*Task requirements:* Sift the listing for lines that hold the string "code" and pull them out.

+---+

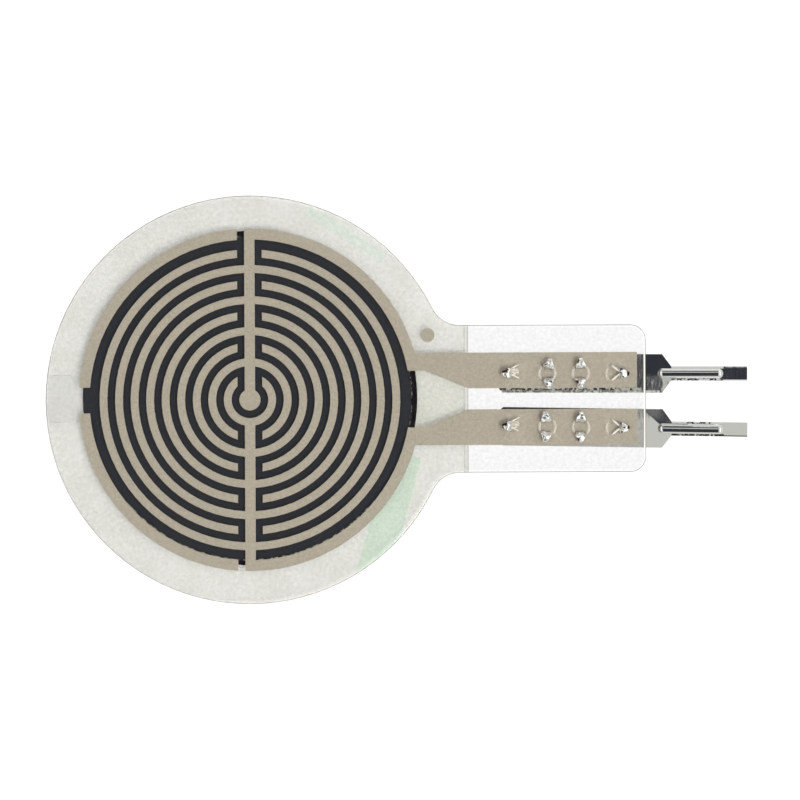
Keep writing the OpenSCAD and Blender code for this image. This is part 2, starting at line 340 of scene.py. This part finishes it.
def makePaper(values):
    material = newMaterial("releasePaper")
    tree = material.node_tree
    coords = addNode(tree, "ShaderNodeTexCoord")
    cloud = addNode(tree, "ShaderNodeTexNoise", inputs={
        "Vector": (coords, "Object"), "Scale": perMetre(values["cloudSize"]), "Detail": 3.0})
    paper = setRamp(addNode(tree, "ShaderNodeValToRGB", inputs={"Fac": (cloud, "Fac")}), [
        (0.35, hexColour(values["cloud"])), (0.65, hexColour(values["colour"]))])
    colour = (paper, "Color")
    for bar in values["bars"]:
        axes = localAxes(tree, [value * mm for value in bar["centre"]], bar["turn"])
        halfWidth = bar["width"] / 2 * mm
        barMask = maskOf(tree, [
            ((axes, "X"), -halfWidth, halfWidth, values["barBlur"] * mm),
            ((axes, "Y"), bar["from"] * mm, bar["to"] * mm, values["barBlur"] * mm)])
        colour = (addNode(tree, "ShaderNodeMix", {"data_type": "RGBA", "blend_type": "MULTIPLY"}, {
            "Factor": (barMask, 0), 6: colour, 7: hexColour(bar["tint"])}), 2)
    fibre = addNode(tree, "ShaderNodeTexNoise", inputs={
        "Vector": (coords, "Object"), "Scale": perMetre(values["fibreSize"]), "Detail": 4.0})
    bump = addNode(tree, "ShaderNodeBump", inputs={
        "Height": (fibre, "Fac"), "Distance": values["fibreHeight"], "Strength": values["fibreStrength"]})
    shader = addNode(tree, "ShaderNodeBsdfPrincipled", inputs={
        "Base Color": colour, "Roughness": values["roughness"], "Normal": (bump, "Normal"),
        "Subsurface Weight": 1.0, "Subsurface Radius": (1.0, 1.0, 1.0), "Subsurface Scale": values["spread"]})
    shader.subsurface_method = "BURLEY"
    addNode(tree, "ShaderNodeOutputMaterial", inputs={"Surface": (shader, 0)})
    return material


# Screen-printed polymer silver, a satin grey-beige with a fine flake
silverValues = {"colour": "#c7beac", "dark": "#b6ad9c", "flakeSize": 0.07, "roughness": 0.6}


def makeSilverInk(values):
    material = newMaterial("screenPrintedSilver")
    tree = material.node_tree
    coords = addNode(tree, "ShaderNodeTexCoord")
    flake = addNode(tree, "ShaderNodeTexNoise", inputs={
        "Vector": (coords, "Object"), "Scale": perMetre(values["flakeSize"]), "Detail": 2.0})
    colour = setRamp(addNode(tree, "ShaderNodeValToRGB", inputs={"Fac": (flake, "Fac")}), [
        (0.3, hexColour(values["dark"])), (0.7, hexColour(values["colour"]))])
    shader = addNode(tree, "ShaderNodeBsdfPrincipled", inputs={
        "Base Color": (colour, "Color"), "Roughness": values["roughness"]})
    addNode(tree, "ShaderNodeOutputMaterial", inputs={"Surface": (shader, 0)})
    return material


# Screen-printed carbon ink, powdery in the air gap and in the vent, deeper where the adhesive wets it
carbonValues = {
    "dry": "#36373b",
    "wet": "#1f1a1d",
    "roughness": 0.95,
    "shine": 0.05,
    "wetFrom": 7.23,
    "ventWidth": 2.07,
    "shift": 0.08,
    "blur": 0.01,
}


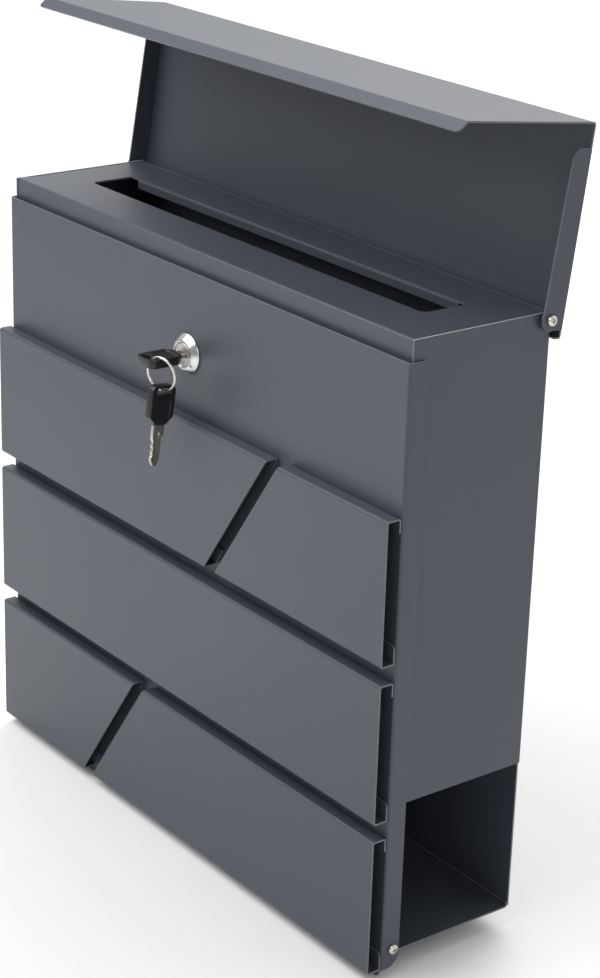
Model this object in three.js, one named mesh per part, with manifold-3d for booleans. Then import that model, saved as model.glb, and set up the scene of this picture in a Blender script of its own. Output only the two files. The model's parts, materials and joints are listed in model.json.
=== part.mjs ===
// Wall mounted mailbox of powder-coated sheet steel, with a newspaper tray below the mail
// compartment, a hinged lid over the mail slot, a bottom-hinged front door that carries five
// slats, and a cam lock with two keys on a ring.
// Millimetres. +X is to the right as seen from the front, +Y points back to the wall, +Z is up.
// The origin lies on the wall side of the back sheet, at the middle of the body's height.
import * as THREE from 'three';
import { mergeVertices } from 'three/addons/utils/BufferGeometryUtils.js';
import Module from 'manifold-3d';

// ---------------------------------------------------------------- driving dimensions
const SHEET = 1;             // sheet thickness of every pressed piece
const BEND = 1.6;            // outer radius of a bend
const GAP = 0.3;             // between pieces that are welded or touch
const DEPTH = 92;            // wall to door front
const TOP = 169.8;           // top of the mail slot plate
const TRAY_UNDER = -172.5;   // underside of the newspaper tray
const SIDE_BOTTOM = -81.7;   // lower edge of the side walls, above the tray's open ends

const DOOR_WIDTH = 370;
const DOOR_TOP = 158.8;
const DOOR_BOTTOM = -177.6;  // lower edge of the door's side flanges
const DOOR_LIP = 5;          // how far the front sheet runs on below the flanges
const DOOR_FLANGE = 11.4;    // depth of the side flanges, from the door's front face
const DOOR_FIT = 0.6;        // between a side flange and the body

const SLAT_DEPTH = 9.3;
const SLAT_HEIGHT = 79.2;
const SLAT_GAP = 9.6;        // between the rows, and across the slanted cuts
const SLAT_SLANT = 54.6;     // sideways run of a slanted cut over one slat's height
const SLAT_HALF = 184.4;
const SLAT_LIP_TOP = 8;
const SLAT_LIP_BOTTOM = 11;
const SLAT_CORNER = 2.5;     // radius of the lower lip's corners

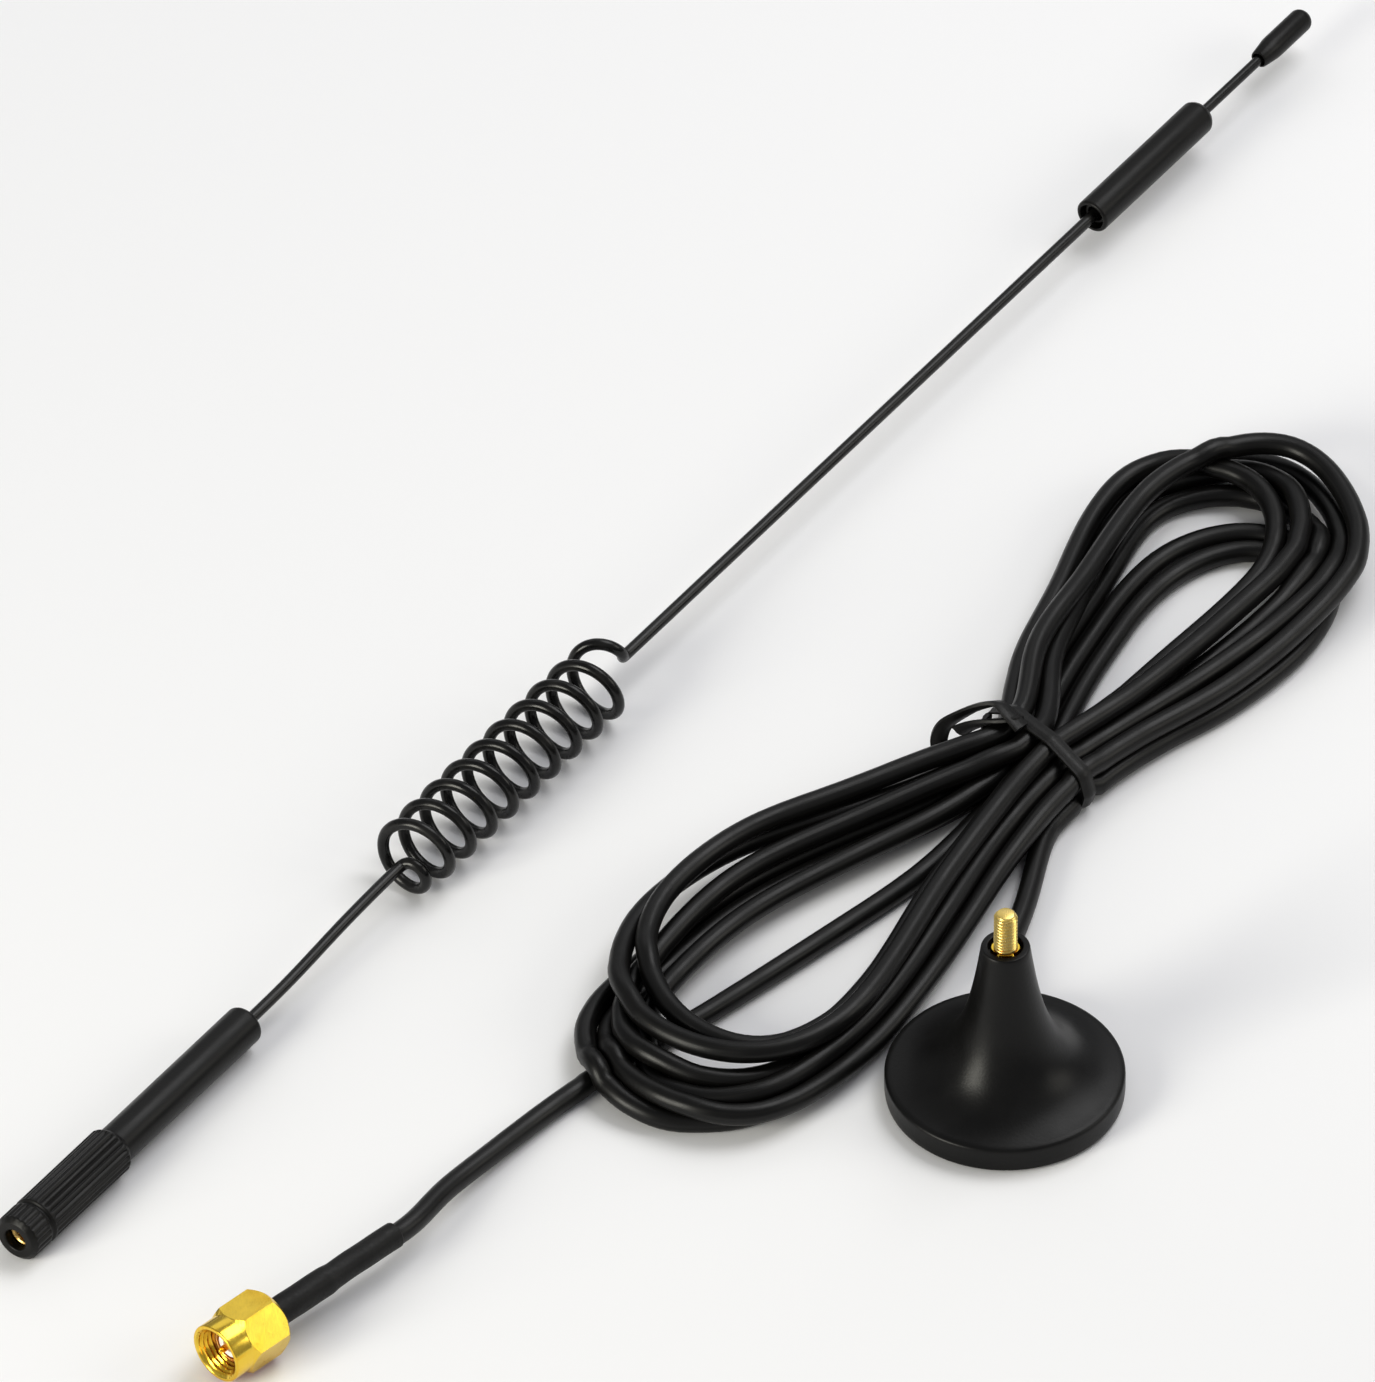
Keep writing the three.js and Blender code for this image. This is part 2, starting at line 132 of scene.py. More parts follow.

+---+

*Result:*
Keep writing the OpenSCAD and Blender code for this image. This is part 2, starting at line 340 of scene.py. This part finishes it.
Keep writing the three.js and Blender code for this image. This is part 2, starting at line 132 of scene.py. More parts follow.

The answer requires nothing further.